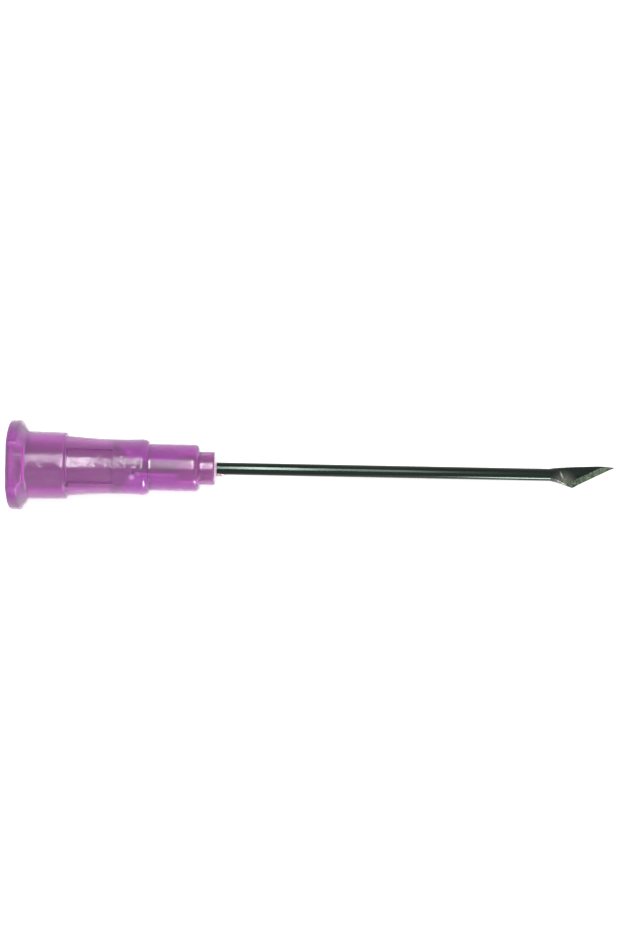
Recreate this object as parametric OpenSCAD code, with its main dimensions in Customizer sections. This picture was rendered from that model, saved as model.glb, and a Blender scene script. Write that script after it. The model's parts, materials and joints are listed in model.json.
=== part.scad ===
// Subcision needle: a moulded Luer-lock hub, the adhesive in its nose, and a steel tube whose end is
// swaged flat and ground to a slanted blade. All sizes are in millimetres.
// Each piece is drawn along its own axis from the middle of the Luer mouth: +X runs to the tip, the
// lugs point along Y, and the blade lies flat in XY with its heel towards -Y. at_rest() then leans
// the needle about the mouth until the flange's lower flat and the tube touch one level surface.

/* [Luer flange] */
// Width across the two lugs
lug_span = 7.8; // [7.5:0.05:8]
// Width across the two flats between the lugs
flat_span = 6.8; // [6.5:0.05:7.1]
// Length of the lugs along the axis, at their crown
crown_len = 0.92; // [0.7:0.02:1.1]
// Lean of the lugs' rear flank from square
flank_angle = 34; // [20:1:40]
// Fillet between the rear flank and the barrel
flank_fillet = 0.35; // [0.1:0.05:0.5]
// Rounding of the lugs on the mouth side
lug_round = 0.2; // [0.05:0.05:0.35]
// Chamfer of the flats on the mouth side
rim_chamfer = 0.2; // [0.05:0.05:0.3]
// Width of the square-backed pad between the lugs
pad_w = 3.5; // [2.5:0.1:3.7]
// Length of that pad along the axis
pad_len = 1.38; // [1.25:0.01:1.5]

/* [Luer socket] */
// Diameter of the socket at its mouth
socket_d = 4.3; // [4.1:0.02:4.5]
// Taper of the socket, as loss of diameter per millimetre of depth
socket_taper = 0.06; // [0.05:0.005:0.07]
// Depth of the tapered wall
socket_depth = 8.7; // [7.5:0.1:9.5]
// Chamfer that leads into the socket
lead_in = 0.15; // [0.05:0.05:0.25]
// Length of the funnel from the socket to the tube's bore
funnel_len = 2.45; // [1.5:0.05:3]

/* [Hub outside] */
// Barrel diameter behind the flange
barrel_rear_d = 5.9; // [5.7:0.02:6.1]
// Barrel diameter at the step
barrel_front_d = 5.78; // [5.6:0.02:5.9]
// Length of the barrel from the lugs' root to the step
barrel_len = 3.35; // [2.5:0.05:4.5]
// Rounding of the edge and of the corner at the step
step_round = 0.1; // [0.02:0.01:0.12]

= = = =

To do:
Which lines hold the word "that"? Show each one.

Answer to this task:
Recreate this object as parametric OpenSCAD code, with its main dimensions in Customizer sections. This picture was rendered from that model, saved as model.glb, and a Blender scene script. Write that script after it. The model's parts, materials and joints are listed in model.json.
// Length of that pad along the axis
// Chamfer that leads into the socket